I use to heat things much hotter, I trained in heat treatment, and it was clearly not linear, by how much at such low temperatures it is hard to tell however.
Evohome works by firing the boiler on/off multiply times/hour and I never see any complaints re frequent cycling from a ecomomy point of view.
How EvoHome works varies, it can work with OpenTherm, the same must be said for the boilers, as the user we are unaware of the algorithms built into any boiler, because one boiler when switched off, restarts at flat out, does not mean all boilers do. However some clearly after being switches off with an external on/off device turn back on at full output, and many boilers don't gain the latent heat while at maximum output, the whole design of most boilers is to be controlled by a modulating device, be it to the ebus, or on the water flow.
I found setting the TRV's in sequence can speed up re-heat, but it depends on timing, with my oil boiler if the on time is staggered on each radiator by 10 minutes I can get kitchen first, then dinning room, then living room, then hall, and a bigger gap before bedrooms, office and craft room is heated. And the hall has started to heat before the boiler starts to cycle, but increase the times to 15 minutes, and the boiler starts to cycle before hall starts to heat.
My pump is on the return, and I have no by-pass valve, it would not work with pump on the return, and I have found with micro bore piping there is no real need to trim the lock shield valves, the heat is reasonably shared between radiators, and closing the lock shield means more water thermo-syphons through the domestic hot water so boiler turns off early.
However this was not the case with mothers old house with a gas modulating combi boiler, once set radiators never got stinking hot, the boiler modulated to maintain the water flow at a temperature which maintained all the rooms at the temperatures set on the TRV's, the only problem I had was the anti hysteresis software on the TRV's was OTT, so set the room from 16°C overnight (it rarely cooled that much) to 20°C in the morning at 7 am, it was 11 am before it reached 20°C, so I would set to 22°C and then at 8 am down to 20°C and the room was at 20°C by 8 am. However this means geofencing would not really work with the TRV heads I was using.

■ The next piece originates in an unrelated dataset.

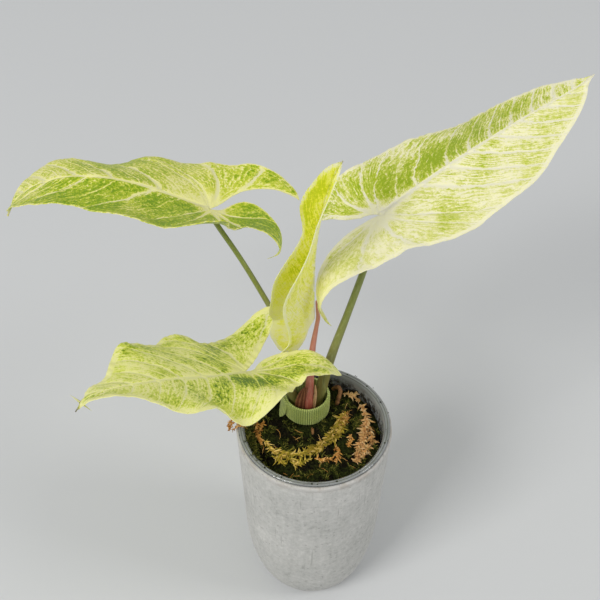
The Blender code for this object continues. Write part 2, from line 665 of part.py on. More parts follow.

I note the Drayton Wiser TRV head is claimed to have algorithms to work out how long it takes to heat the room, so with those TRV heads goefencing would likely work.
Without electronic heads the rooms can only be set to maximum temperature, on leaving mothers house the electronic heads were removed and the mechanical put back, however by this time the lock shields had been trimmed using the temperatures reported on the PC,
with current and target reported it is easy to turn down the lock shield a tad if the current exceeds target, which with 15 mm pipe work it did to begin with, once set the rooms were spot on, except when the sun through bay windows caused the temperature to raise, and when the mechanical TRV's were put back on, the rooms continued to be spot on with temperature. Though of course took longer to heat up, as heating all rooms together.
I added a further 5 electronic TRV's in this house, cheap enough at £15 each in 2019, I do change batteries annually although they will last two years, but then I forget, with a discharged battery they are designed to open.
I keep pointing out in last 10 years I have lived in three homes, and each one was different, so to say the answer is electronic TRV's may work with one home, but be useless with another, the did work far better with the gas modulating boiler to with this on/off oil boiler. But also moved from 15 mm pipe work and by-pass valves, to micro bore and thermo syphon. And with three floors, and 14 rooms, turning off rooms not being used is far more important than with mothers house with only 6 rooms, where the kitchen had to double as a laundry room. Here the laundry room is not heated except by the washing machine, dryer, and press.